-- Written task --
Repeat exactly the lines running from the line that contains "for name, shape" to the line that contains "# Shader sums"; include both ends and add nothing.

-- Data section --
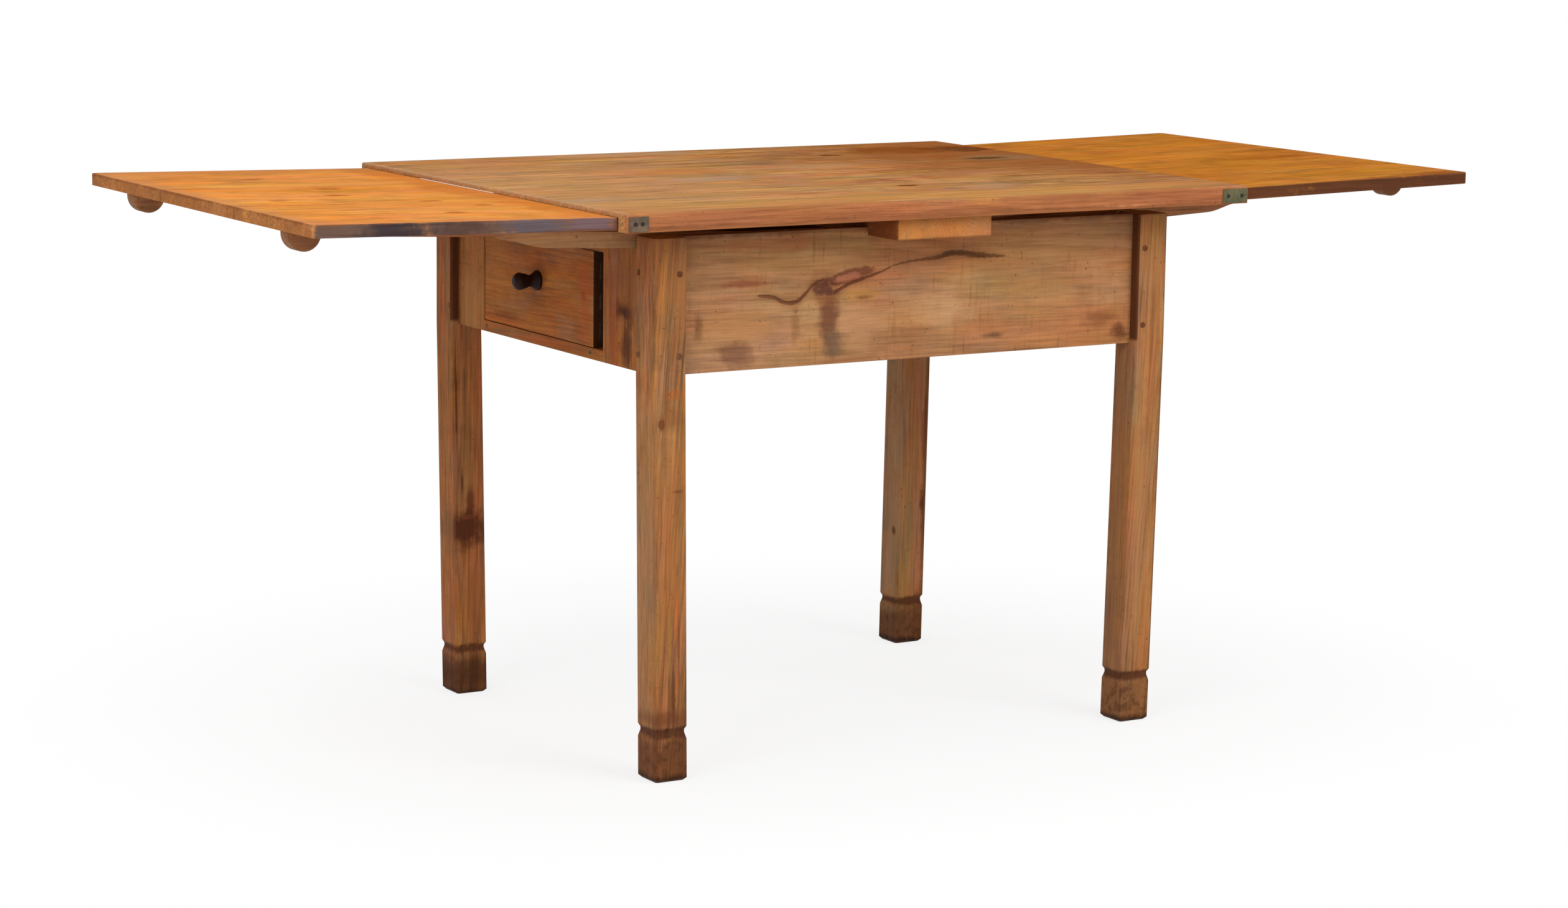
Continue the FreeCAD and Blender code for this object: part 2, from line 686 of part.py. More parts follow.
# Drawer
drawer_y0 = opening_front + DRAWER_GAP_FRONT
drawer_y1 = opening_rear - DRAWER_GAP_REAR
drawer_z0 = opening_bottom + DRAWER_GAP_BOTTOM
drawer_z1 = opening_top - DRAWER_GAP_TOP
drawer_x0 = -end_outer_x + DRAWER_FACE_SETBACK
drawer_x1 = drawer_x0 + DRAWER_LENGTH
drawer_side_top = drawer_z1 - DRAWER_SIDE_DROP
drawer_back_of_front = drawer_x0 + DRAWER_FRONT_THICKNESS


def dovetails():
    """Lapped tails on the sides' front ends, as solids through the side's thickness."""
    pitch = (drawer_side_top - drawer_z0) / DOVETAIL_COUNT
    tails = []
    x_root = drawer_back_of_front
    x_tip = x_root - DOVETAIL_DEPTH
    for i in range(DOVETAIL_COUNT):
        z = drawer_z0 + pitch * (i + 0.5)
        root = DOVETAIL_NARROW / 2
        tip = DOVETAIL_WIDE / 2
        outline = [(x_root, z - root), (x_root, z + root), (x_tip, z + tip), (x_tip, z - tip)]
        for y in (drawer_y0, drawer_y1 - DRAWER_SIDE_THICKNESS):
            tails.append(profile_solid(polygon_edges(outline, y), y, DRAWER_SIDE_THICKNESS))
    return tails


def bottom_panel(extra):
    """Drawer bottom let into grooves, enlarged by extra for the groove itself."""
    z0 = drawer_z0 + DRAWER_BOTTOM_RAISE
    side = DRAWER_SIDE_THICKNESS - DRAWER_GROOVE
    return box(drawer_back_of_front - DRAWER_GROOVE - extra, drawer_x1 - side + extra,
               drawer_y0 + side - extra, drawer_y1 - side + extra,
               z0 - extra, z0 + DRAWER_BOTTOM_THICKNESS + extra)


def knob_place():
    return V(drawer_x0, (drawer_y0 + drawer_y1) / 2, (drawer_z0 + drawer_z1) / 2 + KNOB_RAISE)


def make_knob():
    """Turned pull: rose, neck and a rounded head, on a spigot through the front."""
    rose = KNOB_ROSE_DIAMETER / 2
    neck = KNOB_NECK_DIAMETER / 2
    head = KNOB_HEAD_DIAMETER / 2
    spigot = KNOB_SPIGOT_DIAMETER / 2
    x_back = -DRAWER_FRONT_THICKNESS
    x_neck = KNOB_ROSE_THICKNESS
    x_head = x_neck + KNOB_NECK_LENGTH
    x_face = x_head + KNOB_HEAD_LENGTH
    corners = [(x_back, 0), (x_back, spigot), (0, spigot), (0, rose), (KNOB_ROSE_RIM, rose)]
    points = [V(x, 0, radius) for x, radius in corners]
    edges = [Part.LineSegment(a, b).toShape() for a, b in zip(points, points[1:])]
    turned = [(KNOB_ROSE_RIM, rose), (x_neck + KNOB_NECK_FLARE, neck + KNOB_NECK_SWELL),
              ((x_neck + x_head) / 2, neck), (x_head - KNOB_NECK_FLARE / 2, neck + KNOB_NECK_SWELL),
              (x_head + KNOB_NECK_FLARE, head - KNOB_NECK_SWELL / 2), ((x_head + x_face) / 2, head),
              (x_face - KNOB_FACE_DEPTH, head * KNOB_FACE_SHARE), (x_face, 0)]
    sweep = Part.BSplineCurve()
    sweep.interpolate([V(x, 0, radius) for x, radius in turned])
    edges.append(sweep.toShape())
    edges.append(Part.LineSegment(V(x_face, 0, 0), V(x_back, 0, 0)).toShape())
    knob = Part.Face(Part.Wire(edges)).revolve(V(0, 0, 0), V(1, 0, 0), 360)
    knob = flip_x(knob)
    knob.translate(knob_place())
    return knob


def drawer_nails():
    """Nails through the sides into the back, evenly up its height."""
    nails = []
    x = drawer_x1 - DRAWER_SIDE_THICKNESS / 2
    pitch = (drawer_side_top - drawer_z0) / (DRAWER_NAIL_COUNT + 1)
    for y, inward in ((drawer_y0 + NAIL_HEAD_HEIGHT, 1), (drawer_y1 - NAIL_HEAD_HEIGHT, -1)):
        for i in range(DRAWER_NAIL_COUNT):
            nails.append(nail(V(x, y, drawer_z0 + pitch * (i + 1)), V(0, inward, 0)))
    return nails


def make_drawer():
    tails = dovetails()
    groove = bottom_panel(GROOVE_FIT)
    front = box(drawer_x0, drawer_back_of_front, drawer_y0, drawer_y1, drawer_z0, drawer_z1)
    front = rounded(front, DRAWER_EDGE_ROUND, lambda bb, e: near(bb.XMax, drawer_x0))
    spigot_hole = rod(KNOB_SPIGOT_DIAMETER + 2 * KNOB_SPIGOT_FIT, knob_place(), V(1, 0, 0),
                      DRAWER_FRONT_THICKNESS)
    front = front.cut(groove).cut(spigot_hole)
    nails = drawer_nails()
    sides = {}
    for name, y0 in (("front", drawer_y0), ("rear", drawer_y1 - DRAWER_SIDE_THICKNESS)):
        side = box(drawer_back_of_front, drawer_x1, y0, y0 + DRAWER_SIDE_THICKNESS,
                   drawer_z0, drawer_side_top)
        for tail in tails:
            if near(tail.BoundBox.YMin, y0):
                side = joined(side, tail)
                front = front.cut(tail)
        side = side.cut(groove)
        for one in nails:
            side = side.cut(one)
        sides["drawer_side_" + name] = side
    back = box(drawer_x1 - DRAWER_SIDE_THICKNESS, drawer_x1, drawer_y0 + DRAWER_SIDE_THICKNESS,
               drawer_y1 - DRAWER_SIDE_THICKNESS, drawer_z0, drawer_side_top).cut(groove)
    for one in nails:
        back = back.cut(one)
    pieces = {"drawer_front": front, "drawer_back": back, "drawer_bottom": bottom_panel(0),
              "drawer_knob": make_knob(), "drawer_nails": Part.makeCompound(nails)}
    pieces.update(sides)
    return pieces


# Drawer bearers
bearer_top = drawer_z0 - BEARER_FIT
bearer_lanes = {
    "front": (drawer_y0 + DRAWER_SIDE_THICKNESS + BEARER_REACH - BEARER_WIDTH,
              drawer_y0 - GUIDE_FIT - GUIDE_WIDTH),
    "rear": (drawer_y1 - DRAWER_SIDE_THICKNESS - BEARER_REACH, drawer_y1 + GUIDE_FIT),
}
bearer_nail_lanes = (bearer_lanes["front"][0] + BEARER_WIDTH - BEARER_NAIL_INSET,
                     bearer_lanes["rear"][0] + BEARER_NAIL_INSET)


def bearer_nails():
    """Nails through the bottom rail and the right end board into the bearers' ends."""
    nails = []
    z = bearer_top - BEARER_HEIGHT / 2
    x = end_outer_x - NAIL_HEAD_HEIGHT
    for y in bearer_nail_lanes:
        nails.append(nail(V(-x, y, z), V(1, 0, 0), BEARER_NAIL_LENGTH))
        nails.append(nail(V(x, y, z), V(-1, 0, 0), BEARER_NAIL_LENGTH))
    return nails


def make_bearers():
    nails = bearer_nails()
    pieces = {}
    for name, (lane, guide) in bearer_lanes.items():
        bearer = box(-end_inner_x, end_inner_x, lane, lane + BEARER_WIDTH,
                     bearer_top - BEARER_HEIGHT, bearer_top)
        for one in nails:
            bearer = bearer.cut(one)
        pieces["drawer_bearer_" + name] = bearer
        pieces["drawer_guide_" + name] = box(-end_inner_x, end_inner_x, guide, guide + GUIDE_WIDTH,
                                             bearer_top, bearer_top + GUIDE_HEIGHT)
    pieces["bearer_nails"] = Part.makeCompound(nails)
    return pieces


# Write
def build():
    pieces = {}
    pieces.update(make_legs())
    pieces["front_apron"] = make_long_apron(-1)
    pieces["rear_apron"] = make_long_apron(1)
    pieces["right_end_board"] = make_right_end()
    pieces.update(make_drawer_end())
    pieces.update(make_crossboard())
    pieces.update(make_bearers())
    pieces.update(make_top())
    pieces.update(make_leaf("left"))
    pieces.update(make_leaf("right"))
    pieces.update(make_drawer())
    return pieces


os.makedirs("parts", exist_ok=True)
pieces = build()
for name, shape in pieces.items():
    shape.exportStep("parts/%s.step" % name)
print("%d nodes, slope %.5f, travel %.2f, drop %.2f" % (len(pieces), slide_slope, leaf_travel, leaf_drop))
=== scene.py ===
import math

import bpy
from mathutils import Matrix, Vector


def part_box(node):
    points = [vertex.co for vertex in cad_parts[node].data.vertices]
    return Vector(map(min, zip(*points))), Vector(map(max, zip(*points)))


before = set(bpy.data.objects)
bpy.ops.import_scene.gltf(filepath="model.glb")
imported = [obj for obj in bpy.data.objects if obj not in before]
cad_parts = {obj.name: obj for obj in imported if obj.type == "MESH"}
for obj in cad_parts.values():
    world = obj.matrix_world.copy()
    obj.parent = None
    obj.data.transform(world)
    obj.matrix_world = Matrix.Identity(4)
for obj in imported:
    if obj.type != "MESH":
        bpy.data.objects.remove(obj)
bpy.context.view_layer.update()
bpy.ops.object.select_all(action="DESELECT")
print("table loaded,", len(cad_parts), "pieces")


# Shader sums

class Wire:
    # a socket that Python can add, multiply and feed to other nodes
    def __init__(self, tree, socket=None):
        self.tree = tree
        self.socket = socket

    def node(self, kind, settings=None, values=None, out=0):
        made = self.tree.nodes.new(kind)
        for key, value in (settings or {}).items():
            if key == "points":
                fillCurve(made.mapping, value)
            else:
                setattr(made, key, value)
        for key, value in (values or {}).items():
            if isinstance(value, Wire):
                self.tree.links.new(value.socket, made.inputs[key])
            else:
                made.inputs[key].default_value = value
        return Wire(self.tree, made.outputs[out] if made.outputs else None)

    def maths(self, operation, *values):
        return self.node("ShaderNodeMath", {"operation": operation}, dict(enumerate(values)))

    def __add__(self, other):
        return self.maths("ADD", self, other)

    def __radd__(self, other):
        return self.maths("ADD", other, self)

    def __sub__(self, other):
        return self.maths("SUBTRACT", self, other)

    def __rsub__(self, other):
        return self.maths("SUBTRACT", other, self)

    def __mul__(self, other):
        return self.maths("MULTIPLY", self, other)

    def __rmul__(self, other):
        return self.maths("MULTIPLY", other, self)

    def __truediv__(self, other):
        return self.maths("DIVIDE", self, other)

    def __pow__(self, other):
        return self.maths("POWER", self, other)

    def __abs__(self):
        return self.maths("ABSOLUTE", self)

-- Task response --
for name, shape in pieces.items():
    shape.exportStep("parts/%s.step" % name)
print("%d nodes, slope %.5f, travel %.2f, drop %.2f" % (len(pieces), slide_slope, leaf_travel, leaf_drop))
=== scene.py ===
import math

import bpy
from mathutils import Matrix, Vector


def part_box(node):
    points = [vertex.co for vertex in cad_parts[node].data.vertices]
    return Vector(map(min, zip(*points))), Vector(map(max, zip(*points)))


before = set(bpy.data.objects)
bpy.ops.import_scene.gltf(filepath="model.glb")
imported = [obj for obj in bpy.data.objects if obj not in before]
cad_parts = {obj.name: obj for obj in imported if obj.type == "MESH"}
for obj in cad_parts.values():
    world = obj.matrix_world.copy()
    obj.parent = None
    obj.data.transform(world)
    obj.matrix_world = Matrix.Identity(4)
for obj in imported:
    if obj.type != "MESH":
        bpy.data.objects.remove(obj)
bpy.context.view_layer.update()
bpy.ops.object.select_all(action="DESELECT")
print("table loaded,", len(cad_parts), "pieces")


# Shader sums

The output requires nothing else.